Anxiety, in Real Time

Wittner_metronome

Usually I like to write posts after something has happened in my life – be it big, little, funny, or serious – and offer reflection and perspective on perhaps what I’ve learned or why it meant something to me.

But for this post, I’m writing from smack dab in the middle of the show, at center stage, only able to share what this moment feels like instead of offering any sage observations.

Over a month ago, my husband applied for a job within his company that would – if offered to him – take us from Texas to Virginia.  That’s a stressful enough scenario without considering that we just moved three years ago from Oregon to Texas, *and* our oldest daughter will be starting her senior year in a new school if we move.  I think that qualifies as “upping the ante” just a bit.

Two weeks ago, my husband was asked to interview for the job.  10 days ago he had what he described as possibly the best interview in his 10 years with this company.  It was that good.  His closing question to them:  What’s your timeline?  I have a wife and five kids eager to know what the future holds.  He was assured that the position needed to be filled “yesterday” and that they would have a decision in just a couple of days.

We waited through the long holiday weekend and were so desperate for a distraction we actually took all five kids to Chuck E Cheese’s!  (actually, that day was quite fun)
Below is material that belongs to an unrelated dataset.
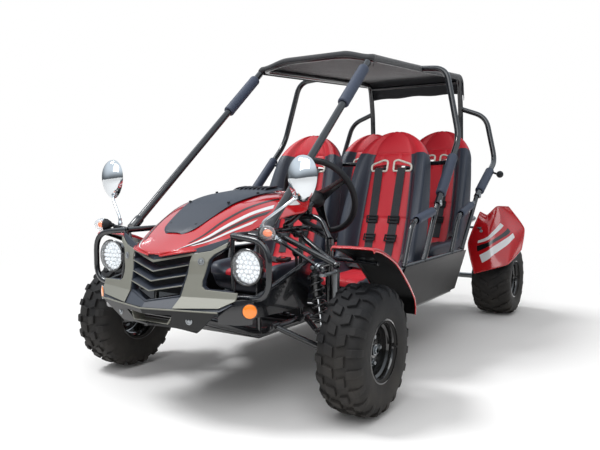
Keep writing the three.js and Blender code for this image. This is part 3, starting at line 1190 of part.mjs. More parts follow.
add_pair('rear_tyre', tyre_body(rear_wheel, rear_wheel.centre, wheelbase, rear_axle_z, true), rubber);
add_pair('rear_rim', rim_body(rear_wheel, rear_wheel.centre, wheelbase, rear_axle_z, rim_size.rear_dish,
  clear_of(axle.r, rim.sides),
  rim_size.hub_half), steel);
const front_damper = damper_parts(at(front_shock.top_x, 0, front_shock.top_z), at(front_shock.low_x, 0,
  front_shock.low_z), at(0, 1, 0));
add_pair('front_shock_body', front_damper.body, tube_black);
add_pair('front_shock_rod', front_damper.lower, chrome);
add_pair('front_spring', front_damper.spring, tube_black);
const rear_damper = damper_parts(at(0, rear_shock.top_y, rear_shock.top_z), at(0, rear_shock.low_y,
  rear_shock.low_z), at(1, 0, 0));
add('rear_shock_body', rear_damper.body, tube_black);
add('rear_shock_rod', rear_damper.lower, chrome);
add('rear_spring', rear_damper.spring, tube_black);
add('swing_arm', swing_arm_body(), tube_black);
add('rear_axle', rear_axle_body(), steel);

kart.position.y = -(front_end + rear_end) / 2;
kart.updateMatrixWorld(true);
export default kart;
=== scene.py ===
# %% [markdown]
# An off-road go-kart with two rows of seats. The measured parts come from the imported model, which is the
# fixed frame of this scene: each new piece is drawn in metres, in the same place as the part it dresses,
# and rides on the same body, so the kart still steers, rolls and rides over bumps.

# %% Load the frame
import math

import bpy
import bmesh
import numpy as np
from mathutils import Matrix, Vector, bvhtree, kdtree, noise


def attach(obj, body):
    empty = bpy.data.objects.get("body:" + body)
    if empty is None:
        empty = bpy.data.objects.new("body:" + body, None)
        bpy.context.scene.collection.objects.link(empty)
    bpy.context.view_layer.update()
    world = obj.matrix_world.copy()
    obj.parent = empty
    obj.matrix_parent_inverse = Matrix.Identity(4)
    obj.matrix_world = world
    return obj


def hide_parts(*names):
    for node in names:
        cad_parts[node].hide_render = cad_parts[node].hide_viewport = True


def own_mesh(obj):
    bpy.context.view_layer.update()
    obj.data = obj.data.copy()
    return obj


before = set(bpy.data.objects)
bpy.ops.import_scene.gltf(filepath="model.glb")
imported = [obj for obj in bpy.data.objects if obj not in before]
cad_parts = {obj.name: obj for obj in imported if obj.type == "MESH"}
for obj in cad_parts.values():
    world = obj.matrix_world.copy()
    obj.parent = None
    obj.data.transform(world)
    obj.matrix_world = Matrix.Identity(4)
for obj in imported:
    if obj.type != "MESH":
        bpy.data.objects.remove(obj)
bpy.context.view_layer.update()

# %% [markdown]
# A photograph is matched by its camera first. The place, heading and lens below were worked out from the
# wheels, lamps and roof corners, so that a piece in its measured place lands where the picture has it.

# %% The camera
CAMERA_PLACE = Vector((1.6224, -2.9938, 0.8482))
CAMERA_HEADING, CAMERA_DIP = math.radians(32.1), math.radians(3.87)
LENS_MM, SENSOR_MM = 37.71, 36.0


def link(obj):
    bpy.context.scene.collection.objects.link(obj)
    return obj


def aim(obj, place, way):
    """Stands a camera or a lamp at a place and points it along a direction."""
    obj.location = place
    obj.rotation_mode = "QUATERNION"
    obj.rotation_quaternion = Vector(way).to_track_quat("-Z", "Y")


camera_data = bpy.data.cameras.new("photo_camera")
camera_data.lens, camera_data.sensor_width = LENS_MM, SENSOR_MM
camera = link(bpy.data.objects.new("photo_camera", camera_data))
level_share = math.cos(CAMERA_DIP)
look = (-math.sin(CAMERA_HEADING) * level_share, math.cos(CAMERA_HEADING) * level_share, -math.sin(CAMERA_DIP))
aim(camera, CAMERA_PLACE, look)
bpy.context.scene.camera = camera
print("camera looks along", tuple(round(v, 3) for v in look))

# %% [markdown]
# Every finish and every Geometry Nodes tree is a handful of nodes with links between them. Three small
# helpers keep that short: one feeds a socket, one adds a node with its settings and inputs, and one starts
# a group with named sockets.

# %% Node helpers
VECTOR, FLOAT, COLOUR, GEOMETRY = ("NodeSocket" + kind for kind in ("Vector", "Float", "Color", "Geometry"))


def feed(tree, socket, value):
    """Gives a socket a plain value, or a link from another node's output."""
    if isinstance(value, bpy.types.NodeSocket):
        tree.links.new(value, socket)
    else:
        socket.default_value = value


def add_node(tree, kind, inputs=None, **settings):
    """A node with its settings made first, then its inputs by name or number."""
    node = tree.nodes.new(kind)
    for label, value in settings.items():
        setattr(node, label, value)
    for key, value in (inputs or {}).items():
        feed(tree, node.inputs[key], value)
    return node


def node_group(name, kind, inputs, outputs):
    """A group with named sockets, and the sockets that its inside reads from and writes to."""
    group = bpy.data.node_groups.new(name, kind)
    for label, socket_type, *value in inputs:
        socket = group.interface.new_socket(name=label, in_out="INPUT", socket_type=socket_type)
        if value:
            socket.default_value = value[0]
    for label, socket_type in outputs:
        group.interface.new_socket(name=label, in_out="OUTPUT", socket_type=socket_type)
    return group, add_node(group, "NodeGroupInput").outputs, add_node(group, "NodeGroupOutput").inputs


def maths(tree, kind, first, second):
    return add_node(tree, "ShaderNodeMath", {0: first, 1: second}, operation=kind).outputs[0]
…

Then we waited through each consecutive day last week – first eager, then anxious, and finally a little juvenile in our whines and rants over not hearing.

Every time I left the house, I wondered if or how I would hear the news.  Would my husband bother calling me at the gym?  Or would he wait until I got home?  Would he put on a poker face during the day, only to have us gathered at the table for dinner and then pronounce the news?

My oldest daughter texted me every day from school:  Has Dad heard anything yet?  It was the first question on their lips when I picked each child up from school.

My daughter has enrollment night for next year at the high school on Tuesday.  Sign-ups for Fall preschool are closing.  Another daughter wants to register for a week-long camp this summer.  My older son wants to do Spring soccer.

I DON’T KNOW if we’ll be here for any of these things!  Or if we still are, will I be packing?  Will I be too busy and stressed to add one more thing into my schedule?

We’ve had many kind friends and family members say Whatever happens, it will be what’s right for your family.

YES, I KNOW THAT.  I appreciate the concern and encouragement, and I wholeheartedly agree with them.  But I just want to know what “IT” is.  I have several metaphorical forks in my road, and I need to make some decisions…like…NOW.

So tomorrow starts another week, and I’m not sure I’ve dreaded any other Monday like I’m dreading tomorrow.  Because I know it will all begin again.  Watching the phone, putting off decisions, not wanting to leave the house, stalling the kids a little longer, and just waiting….waiting…waiting.

I’m reminded that I’ve never been especially doubtful about WHY things in life happen the way they do – I have faith in God’s will.  But clearly, I need to develop a little more faith in the WHEN of things.